**TO BE DONE:**
Reproduce only this span: the line containing "doc.recompute()", the line containing "points = [vertex.co", and every line between them, all exactly as given.

· · ·

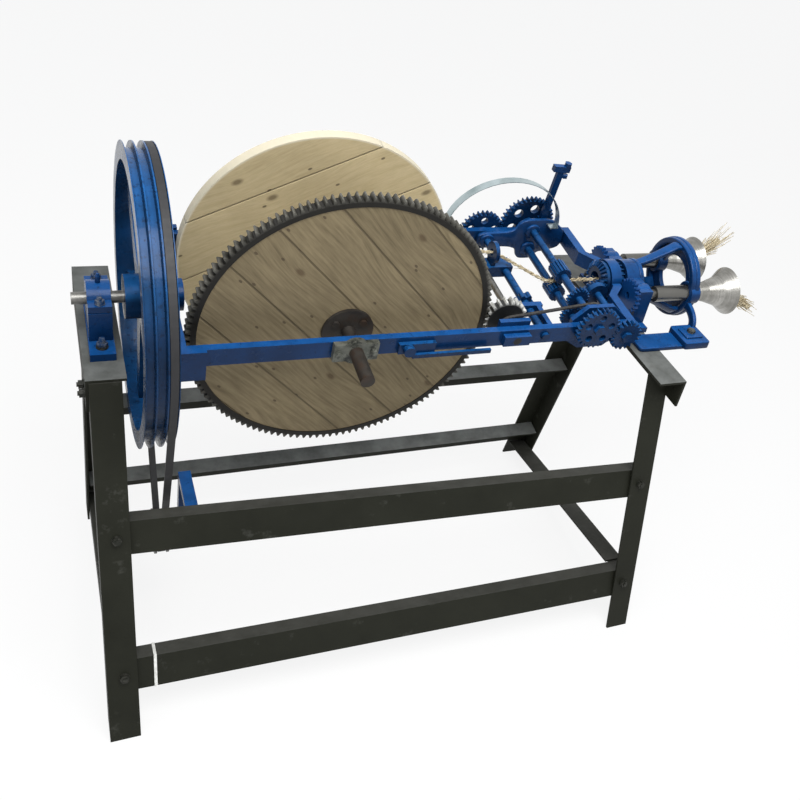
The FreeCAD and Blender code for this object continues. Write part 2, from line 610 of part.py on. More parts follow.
for name, sign in (("front_reel_bearing", -1), ("back_reel_bearing", 1)):
    y = -YB - 14 if sign < 0 else YB
    block = join([box(96, 14, 44, -48, 0, -22), cyl(30, 14, 0, 14, 0, FACE_FRONT)])
    ears = [bolt(x, 0, 0, 13, 6, 0, FACE_FRONT if sign < 0 else Y_BACK) for x in (-38, 38)]
    for e in ears:
        e.Placement.Base.y = 0 if sign < 0 else 14
    block = cut(block, [cyl(15.06, 60, 0, 40, 0, FACE_FRONT)])
    keep(join([block] + ears), name, ROTOR, P["reel_x"], y)

# Pinion that turns the ring gear, driven by the short chain
MESH_Y = -DY + 1
pinion = gear(P["pinion_teeth"], P["ring_module"], "pinion_w", math.pi + math.pi / P["pinion_teeth"],
              Placement(V(0, MESH_Y, 0), FACE_FRONT))
driven = gear(P["sprocket_teeth"], SPROCKET_M, 5, 0, Placement(V(0, -BY + 20, 0), FACE_FRONT), 0.34)
pinion = join([pinion, driven, cyl(9.9, YB + 14 - 114, 0, -114, 0, FACE_FRONT)])
keep(pinion, "reel_pinion", ROTOR, NX)
clamp = join([box(76, 12, 66, -38, -BY, -33), box(66, 14, 26, -33, -YB - 14, -13)])
clamp = cut(clamp, [cyl(10, 150, 0, -100, 0, FACE_FRONT)])
keep(clamp, "pinion_bracket", ROTOR, NX)
chain = new("Part::Feature", "chain")
chain.Shape = belt_loop(35, 35, AX - NX, FZ, 4.5, 7)
keep(chain, "reel_chain", ROTOR, NX, -BY + 21, 0, Rotation(V(0, 0, 1), -90))

# Traverse: screw with gear D, guide rod, bracket and sliding carriage
d_wheel = gear(P["gear_d_teeth"], 4, "gear_w", e_lean + math.pi + math.pi / P["gear_d_teeth"],
               Placement(V(0, YB + 8 + P["gear_w"], 0), FACE_FRONT))
d_wheel = cut(d_wheel, web_holes(56, 5, YB + 60, 60))
KNOB_Y, KNOB_R, KNOB_W = -64, 17, 18
knob = [cyl(KNOB_R, KNOB_W, 0, KNOB_Y, 0, FACE_FRONT)]
for i in range(6):
    a = math.pi * i / 3
    knob.append(cyl(6, KNOB_W, KNOB_R * math.cos(a), KNOB_Y, KNOB_R * math.sin(a), FACE_FRONT))
screw = join([d_wheel, cyl(9.9, 2 * YB + 34, 0, YB + 26, 0, FACE_FRONT),
              cyl(18, 6, 0, YB + 8.5, 0, FACE_FRONT)] + knob)
keep(screw, "traverse_screw", ROTOR, SX)
hold = join([box(104, 14, 34, -20, -112, -17), box(12, BY - 98, 17, 66, -BY, 0)])
hold = cut(hold, [cyl(8, 40, 0, -85, 0, FACE_FRONT), cyl(10, 40, SX - GX, -85, 0, FACE_FRONT)])
keep(hold, "traverse_bracket", ROTOR, GX)
keep(cyl(8, BY + 110, 0, BY, 0, FACE_FRONT), "guide_rod", ROTOR, GX)
slide = join([box(86, 40, 30, -16, -20, -15), cyl(16, 46, 0, 23, 0, FACE_FRONT), box(10, 30, 40, 12, -15, 0),
              cyl(27, 10, 12, 0, 46, X_UP)])
slide = cut(slide, [cyl(8.06, 80, 0, 40, 0, FACE_FRONT), cyl(10.4, 80, SX - GX, 40, 0, FACE_FRONT),
                    cyl(9, 60, 0, 0, 46, X_UP)])
keep(slide, "guide_carriage", ROTOR, GX, 60)

# Tension lever over the back bar, and the spring strip beside the rollers
LX, LZ = 1118, BH / 2 + 18
lever = join([cyl(13, 10, 0, 0, 0, Y_BACK), box(18, 10, 160, -9, 0, 0), box(46, 14, 16, -23, -2, 156),
              hexagon(17, 9, 15, 5, 172), hexagon(17, 9, 15, 5, 140)])
lever = cut(lever, [cyl(6, 60, 0, -10, 0, Y_BACK)])
keep(lever, "tension_lever", ROTOR, LX, BY + 3, LZ, Rotation(V(0, 1, 0), 3))
pin = join([cyl(5.9, 20, 0, -2, 0, Y_BACK), box(22, 21, 4, -8, -3, -18), box(18, 6, 32, -8, 12, -18)])
keep(pin, "lever_pivot", ROTOR, LX, BY + 3, LZ)

outer = [(-158, -36), (-158, 0)]
inner_pts = [(-156.4, -36), (-156.4, 0)]
for i in range(1, 24):
    a = math.pi * i / 24
    outer.append((-158 * math.cos(a), 135 * math.sin(a)))
    inner_pts.append((-156.4 * math.cos(a), 133.4 * math.sin(a)))
outer.append((158, 0))
inner_pts.append((156.4, 0))
strip = profile(outer + list(reversed(inner_pts)), 22, Placement(V(0, 22, 0), FACE_FRONT))
feet = [box(26, 34, 3, -158, 0, -36), box(24, 22, 3, 136, 0, -3)]
keep(join([strip] + feet), "spring_strip", ROTOR, 987, 150, BH / 2 + 31)

latch = join([box(84, 10, 26, -42, -10, -13), cyl(13, 22, -20, 0, 0, FACE_FRONT), box(186, 7, 10, -10, -17, -22)])
keep(latch, "brake_latch", ROTOR, 650, -YB, -4)

# Right housing on the stand, cage with its discs and base
DZ = P["axis_z"] - TOP
house = join([box(59, 264, 14, -21, -132, -DZ), box(38, 216, 106, 0, -108, -DZ),
              cyl(48, 38, 0, 0, 0, X_UP)] + [cyl(28, 38, 0, y, 0, X_UP) for y in (-80, 80)])
house = cut(house, [cyl("sleeve_r", 100, -20, 0, 0, X_UP)] + [cyl(6.5, 60, -5.5, y, -DZ - 20) for y in (-118, 118)] +
            [cyl(12.06, 100, -20, y, 0, X_UP) for y in (-80, 80)])
HOUSE_X = 1268
keep(house, "right_housing", STAND, HOUSE_X, 0, P["axis_z"])
X0, X1 = P["cage_x0"], P["cage_x1"]
plates = [cyl("cage_r", 10, 0, 0, 0, X_UP), cyl("cage_r", 12, X1 - X0, 0, 0, X_UP)]
REACH = X0 - HOUSE_X - 38
ties = [cyl(9, X1 - X0 + 5, 0, 92 * math.cos(a), 92 * math.sin(a), X_UP)
        for a in (math.radians(90), math.radians(230), math.radians(310))]
arms = [box(REACH + 6, 20, 18, -REACH, y, -60) for y in (-46, 26)]
arms += [box(REACH + 6, 26, 14, -REACH, -13, 33)]
cage = join(plates + ties + arms)
cage = cut(cage, [cyl(26, 300, -10, 0, 0, X_UP)] + [cyl(P["bell_r"] + 0.06, 300, -10, y, 0, X_UP) for y in (-80, 80)])
keep(cage, "feeder_cage", STAND, X0, 0, P["axis_z"])
base = join([box(X1 - 1240, 60, 10, 0, -30, 0), box(76, 80, 14, X1 - 1316, -40, 10),
             box(14, 60, 40, X1 - 1250, -30, 10)])
keep(base, "feeder_base", STAND, 1240, -182, TOP)


def bell(name, y):
    end = P["bell_end_x"] - GEAR_X
    neck = X1 - GEAR_X + 20
    outline = [(0, 9), (0, 12), (80, 12), (80, P["bell_r"]), (neck, P["bell_r"]), (end - 70, 27), (end - 30, 40),
               (end, P["bell_mouth_r"]), (end, P["bell_mouth_r"] - 3), (end - 30, 37), (end - 70, 24), (neck, 16),
               (90, 16), (80, 9)]
    horn = spun(outline)
    wheel = gear(20, 4, 12, 0 if y > 0 else math.pi, None)
    wheel.Placement = Placement(V(0, 0, 0), X_UP * Rotation(V(0, 0, 1), 90))
    solid = cut(join([horn, wheel]), [cyl(9, 60, -20, 0, 0, X_UP)])
    keep(solid, name, STAND, GEAR_X, y, P["axis_z"])


bell("front_bell", -P["bell_y"])
bell("rear_bell", P["bell_y"])

# Soft goods: drawn rope and straw in the bells


def cord(name, points, radius, parent, trims):
    """Round cord over a line of points; each corner is a tangent arc that starts a trim before it."""
    pts = [V(*p) for p in points]
    edges = []
    start = pts[0]
    for i in range(1, len(pts) - 1):
        a, b, c = pts[i - 1], pts[i], pts[i + 1]
        u = (a - b).normalize()
        w = (c - b).normalize()
        half = math.acos(max(-1, min(1, -u.dot(w)))) / 2
        trim = trims[i - 1]
        p1 = b + u * trim
        p2 = b + w * trim
        mid_dir = (u + w).normalize()
        r = trim / math.tan(half)
        centre_dist = r / math.cos(half)
        print("%s bend radius %.1f mm" % (name, r))
        mid = b + mid_dir * (centre_dist - r)
        edges.append(Part.makeLine(start, p1))
        edges.append(Part.Arc(p1, mid, p2).toShape())
        start = p2
    edges.append(Part.makeLine(start, pts[-1]))
    path = Part.Wire(edges)
    ring = Part.Wire(Part.makeCircle(radius, pts[0], pts[1] - pts[0]))
    f = new("Part::Feature", "cord")
    f.Shape = path.makePipeShell([ring], True, False)
    keep(f, name, parent)


RUN = (AX - 34 - GX - 28) / (AX - 34 - GX - 17)
cord("straw_rope", [(1262, 0, 0), (AX - 34, 0, 0), (GX + 28, 60 * RUN, 46 * RUN)], 4.5, ROTOR, (12,))
cord("winding_rope", [(GX + 25, 60, 45.5), (514, 60, 75.2)], 4.5, ROTOR, ())
for name, y, points in (
        ("front_straw", -80, [(1372, 0, 0), (1500, 0, 0), (1580, -10, -4), (1648, -12, -22)]),
        ("rear_straw", 80, [(1372, 0, 0), (1500, 0, 0), (1580, -6, 8), (1636, 4, 26)])):
    cord(name, [(x, y + b, P["axis_z"] + c) for x, b, c in points], 8, STAND, (25, 22))

doc.recompute()
bad = []
for o in doc.Objects:
    if "Invalid" in o.State or "Error" in o.State:
        bad.append(o.Label)
for o in PARTS:
    if o.Shape.isNull() or not o.Shape.isValid():
        bad.append("shape of " + o.Label)
if bad:
    raise RuntimeError("not sound: " + ", ".join(bad))
for o in PARTS:
    o.Shape.exportStep("parts/%s.step" % o.Label)
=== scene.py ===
# %% [markdown]
# # A straw rope making machine, dressed for a studio picture
#
# The construction arrives as a frame of finished solids: an angle iron stand, a turning
# frame with a big plank reel, gears, drawing rollers and two feed bells. This lesson gives
# each of them its finish, replaces the plain cords by real twisted straw, and sets the
# camera, the floor and the lights. Everything is in metres.

# %% Load the frame
import math
import bmesh
import bpy
import numpy as np
from mathutils import Matrix, Vector, geometry


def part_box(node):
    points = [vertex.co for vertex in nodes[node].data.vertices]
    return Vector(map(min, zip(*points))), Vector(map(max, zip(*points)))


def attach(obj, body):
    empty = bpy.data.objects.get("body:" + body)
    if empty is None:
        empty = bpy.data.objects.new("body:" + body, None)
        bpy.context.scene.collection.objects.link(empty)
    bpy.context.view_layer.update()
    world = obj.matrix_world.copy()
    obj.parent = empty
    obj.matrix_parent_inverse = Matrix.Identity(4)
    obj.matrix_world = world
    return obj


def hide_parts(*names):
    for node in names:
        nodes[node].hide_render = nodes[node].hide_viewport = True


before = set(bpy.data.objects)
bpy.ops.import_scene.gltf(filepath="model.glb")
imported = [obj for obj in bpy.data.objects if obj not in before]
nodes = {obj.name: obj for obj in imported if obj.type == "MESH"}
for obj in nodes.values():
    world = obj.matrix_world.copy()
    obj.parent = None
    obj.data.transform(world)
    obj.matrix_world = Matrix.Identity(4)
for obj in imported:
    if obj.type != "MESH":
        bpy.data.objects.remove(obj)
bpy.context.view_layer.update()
print("pieces in the frame:", len(nodes))

# %% [markdown]
# ## Places on the machine
#
# The turning frame stands a few degrees off level, as it stopped. Patterns that follow the
# reel or the gears need its axis, so a few measured places come first: the height of the main
# axis, the tilt, the frame's origin as seen from the left bar, and how far along the reel is.
# A small function turns a place on the level frame into the place where it really stands.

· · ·

**RESULT OF THE EXERCISE:**
doc.recompute()
bad = []
for o in doc.Objects:
    if "Invalid" in o.State or "Error" in o.State:
        bad.append(o.Label)
for o in PARTS:
    if o.Shape.isNull() or not o.Shape.isValid():
        bad.append("shape of " + o.Label)
if bad:
    raise RuntimeError("not sound: " + ", ".join(bad))
for o in PARTS:
    o.Shape.exportStep("parts/%s.step" % o.Label)
=== scene.py ===
# %% [markdown]
# # A straw rope making machine, dressed for a studio picture
#
# The construction arrives as a frame of finished solids: an angle iron stand, a turning
# frame with a big plank reel, gears, drawing rollers and two feed bells. This lesson gives
# each of them its finish, replaces the plain cords by real twisted straw, and sets the
# camera, the floor and the lights. Everything is in metres.

# %% Load the frame
import math
import bmesh
import bpy
import numpy as np
from mathutils import Matrix, Vector, geometry


def part_box(node):
    points = [vertex.co for vertex in nodes[node].data.vertices]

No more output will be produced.